On Sunday, July 17, 2016 at 5:07:29 AM UTC+1, Davoud wrote:
Sketcher:
Does the sky revolve around the Earth? The answer depends on one's
perspective. A viable argument could be made in support of either a 'yes'
or a 'no' answer with a different set of physical laws supporting each
position. That being said, the physical laws appear to be far simpler if
we assume the 'no' answer to be the correct answer.


True enough for formulation of physical laws, and certainly an
expression of objective reality. As a practical matter, though, I have
to consider that the sky *appears* to revolve around the earth. As seen
by me, my telescope mount stays fixed on the Earth and in the course of
an evening its RA axis rotates to follow the *apparent* motion of
celestial objects as they revolve around the fixed Earth. How can I
prove with just my GEM and my two eyes that it is the Earth that is
revolving, and not the heavens?


Here is what you do, you look at your telescope as it tracks a star in circumpolar motion and realize that it is not a geocentric observation but a homocentric one as any axis on at any latitude will do. In this case the sky is not seen to rotate around the Earth but around you as RA takes no consideration of latitudinal speeds which represent 1037.5 miles per hour at the Equator and zero at the North and South poles.

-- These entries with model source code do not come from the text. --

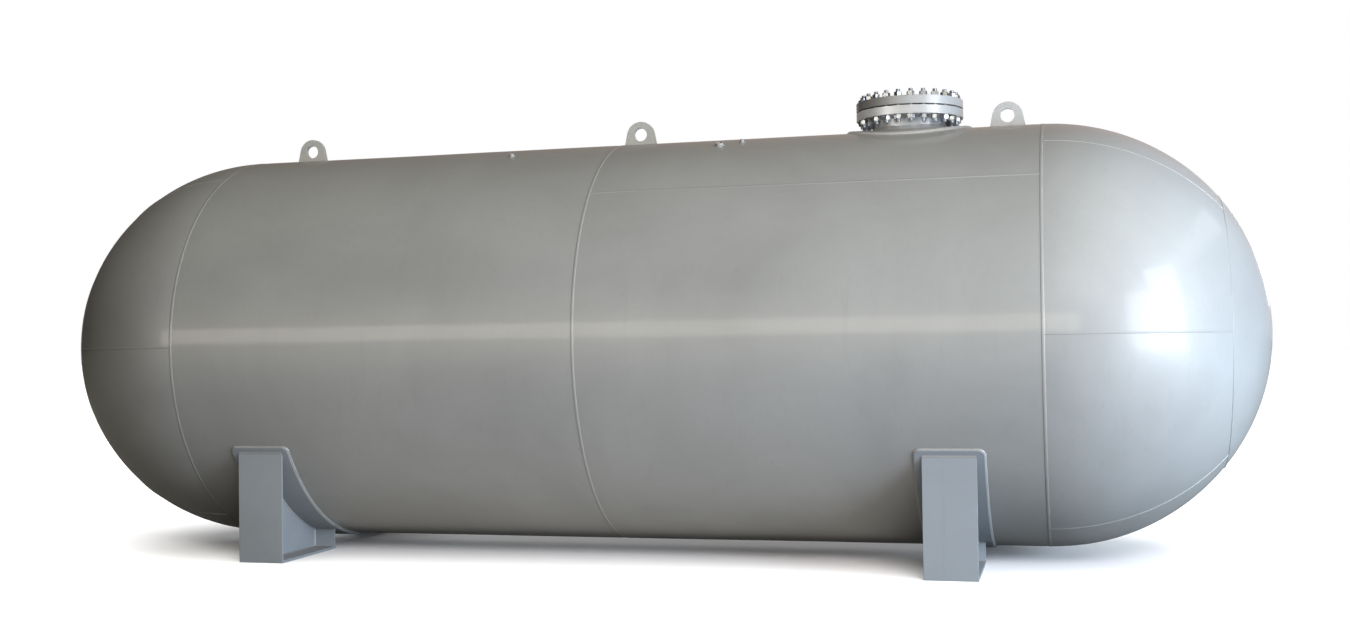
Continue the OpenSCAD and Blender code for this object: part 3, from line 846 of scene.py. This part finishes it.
def stud_geo(x, y, turn):
    """A stud bar, threaded over the length that shows past its nuts, with chamfered ends."""
    z0, z1 = lo - NUT_H - PROUD, c1 + NUT_H + PROUD
    p, d = 0.003175, 0.0017
    prof = [(0, z0), (STUD_R - 0.0035, z0), (STUD_R - d, z0 + 0.0025)]
    z = z0 + 0.0032
    while z < lo - 0.001:
        prof += [(STUD_R, z), (STUD_R - d, z + p / 2)]
        z += p
    prof += [(STUD_R - d * 0.4, z), (STUD_R - d * 0.4, c1 - 0.004)]
    z = c1 + 0.001
    while z < z1 - 0.0032:
        prof += [(STUD_R - d, z), (STUD_R, z + p / 2)]
        z += p
    prof += [(STUD_R - d, z1 - 0.0025), (STUD_R - 0.0035, z1), (0, z1)]
    V, F = lathe(prof, 20)
    # the crests climb by one pitch a turn
    a = np.arctan2(V[:, 1], V[:, 0])
    live = (np.hypot(V[:, 0], V[:, 1]) > 0.001) & (np.abs(V[:, 2] - z0) > 0.003) & (np.abs(V[:, 2] - z1) > 0.003)
    V[:, 2] += np.where(live, p * 0.5 * np.sin(a + turn) * 0.5, 0)
    return V + np.array([x, y, 0]), F


def nut_geo(x, y, z0, turn):
    """A heavy hex nut: flats, both end chamfers, bore with a thread lead-in."""
    n = 48
    a = np.arange(n) * 2 * np.pi / n
    rh = NUT_AF / 2 / np.cos((a + np.pi / 6) % (np.pi / 3) - np.pi / 6)
    rc = NUT_AF / 2 * 0.985
    tb = STUD_R + 0.00006
    dz = (rh - rc) * math.tan(math.radians(30))
    rings = [(np.full(n, tb), np.full(n, 0.002)), (np.full(n, tb + 0.0018), np.zeros(n)), (np.full(n, rc - 0.001), np.zeros(n)), (np.full(n, rc), np.full(n, 0.0006)),
             (rh - 0.0003, dz + 0.0004), (rh, dz + 0.0010), (rh, NUT_H - dz - 0.0010), (rh - 0.0003, NUT_H - dz - 0.0004),
             (np.full(n, rc), np.full(n, NUT_H - 0.0006)), (np.full(n, rc - 0.001), np.full(n, NUT_H)), (np.full(n, tb + 0.0018), np.full(n, NUT_H)), (np.full(n, tb), np.full(n, NUT_H - 0.002))]
    V = np.stack([np.stack([r * np.cos(a + turn), r * np.sin(a + turn), z], -1) for r, z in rings], 0)
    V[..., 0] += x
    V[..., 1] += y
    V[..., 2] += z0
    m = len(rings)
    return V.reshape(-1, 3), quads(m, n, True, True)


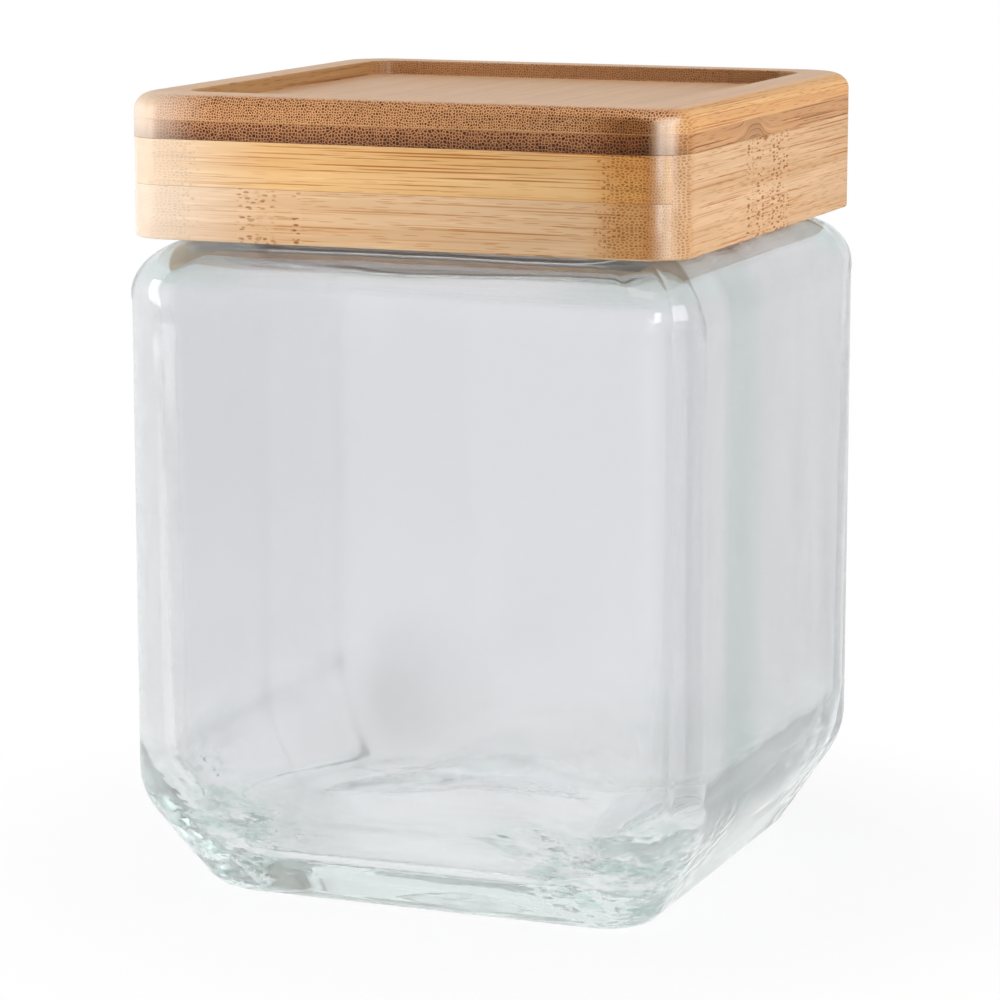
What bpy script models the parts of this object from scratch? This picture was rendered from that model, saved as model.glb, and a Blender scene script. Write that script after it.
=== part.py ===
"""A square glass canister with a bamboo lid, in metres, +Z up.

The origin is the middle of the underside of the foot, and the front faces -Y. The jar is one loft of
rounded squares: up the outside, over the lip and down the inside. The lid is joinery: two glued plies for
its top, mitred rails for its skirt, and a plug below them that carries a silicone seal into the jar's mouth.
"""

import math

import bmesh
import bpy
from mathutils import Matrix, Vector

# Jar, outside
BODY_SIDE = 0.108
BODY_CORNER = 0.012
HEEL_INSET = 0.012
HEEL_HEIGHT = 0.0195
HEEL_FILLET = 0.0165
FOOT_CORNER = 0.008
FOOT_FILLET = 0.0065
SHOULDER_HEIGHT = 0.12065
SHOULDER_FILLET = 0.0115
SHOULDER_CORNER = 0.006

# Jar, neck and mouth
NECK_CORNER = 0.013
NECK_ROOT_FILLET = 0.0012
NECK_WALL = 0.0042
LIP_FILLET = 0.0014

# Jar, inside and underneath
WALL = 0.003
INNER_CORNER = 0.011
SHOULDER_THICKNESS = 0.0032
INNER_SHOULDER_CORNER = 0.007
INNER_SHOULDER_FILLET = 0.0085
THROAT_FILLET = 0.002
FLOOR_THICKNESS = 0.0095
FLOOR_INSET = 0.001
FLOOR_CORNER = 0.014
FLOOR_FILLET = 0.006
FLOOR_CROWN = 0.01
INNER_HEEL_LIFT = 0.004
INNER_HEEL_CORNER = 0.013
INNER_HEEL_FILLET = 0.02
BEARING_WIDTH = 0.005
PUNT_DEPTH = 0.008
CENTRE_SIDE = 0.006

# Lid, outside
LID_INSET = 0.0016
LID_CORNER = 0.0083
RAIL_HEIGHT = 0.01775
RAIL_THICKNESS = 0.0103
RAIL_STRIP_HEIGHT = 0.0096
RAIL_ARRIS = 0.0005
LOWER_PLY = 0.00345
UPPER_PLY = 0.0044
TOP_ROUND = 0.0031
SKIRT_GAP = 0.0005
SKIRT_CLEARANCE = 0.0021
SEAT_GAP = 0.0003
GLUE_LINE = 0.00005

# Stacking recess in the top of the lid
RECESS_DEPTH = 0.0027
RECESS_CORNER = 0.006
STACK_CLEARANCE = 0.0004

# Plug and seal
PLUG_THICKNESS = 0.0092
PLUG_CLEARANCE = 0.0022
PLUG_FILLET = 0.001
GROOVE_DEPTH = 0.002
GROOVE_HEIGHT = 0.0046
GROOVE_RISE = 0.0024
SEAL_GAP = 0.0003
SEAL_LIP = 0.0008
SEAL_LIP_LIFT = 0.0005

CUT_OVERRUN = 0.002
SAME_PLACE = 1e-7
SMOOTH_BELOW = math.radians(32)

# Counts and shares
SIDES = 4
CORNER_STEPS = 6
FILLET_STEPS = 5
DOME_STEPS = 6
ROUND_STEPS = 4
ARRIS_STEPS = 2
CENTRE_CORNER_SHARE = 0.9
LIP_PLACE_SHARES = (0.28, 0.72)

FOOT_Z = 0.0
FOOT_SIDE = BODY_SIDE - 2 * HEEL_INSET
LID_SIDE = BODY_SIDE - 2 * LID_INSET
LID_BOTTOM = SHOULDER_HEIGHT + SKIRT_GAP
JAR_HEIGHT = LID_BOTTOM + RAIL_HEIGHT - SEAT_GAP
NECK_SIDE = LID_SIDE - 2 * (RAIL_THICKNESS + SKIRT_CLEARANCE)
MOUTH_SIDE = NECK_SIDE - 2 * NECK_WALL
MOUTH_CORNER = NECK_CORNER - NECK_WALL


def clear_scene():
    for obj in list(bpy.data.objects):
        bpy.data.objects.remove(obj, do_unlink=True)


def collection(name, helper=False):
    made = bpy.data.collections.new(name)
    made.hide_render = helper
    bpy.context.scene.collection.children.link(made)
    return made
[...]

I'm not mathematically qualified to argue this, but I read once in a
physics book that, given only one's two eyes, it is impossible to
determine whether the Earth rotates on its axis once each day or the
Earth remains fixed while the Sun completes an orbit of the Earth once
each day.


Mathematically qualified indeed !, it takes nothing more than the ability to count in order to fix how many times the planet turns to arrive at the correct conclusions. Empiricists like to say 'time is the joker in the pack' but they are being silly, the real culprit is timekeeping and the fact that a year doesn't constitute an annual circuit within the timekeeping format. With 3 years of 365 days/rotations and 1 year of 366 days/rotations it becomes clear where empiricists find it difficult to handle the foundations of timekeeping based on cyclical references and predictions made within the calendar framework.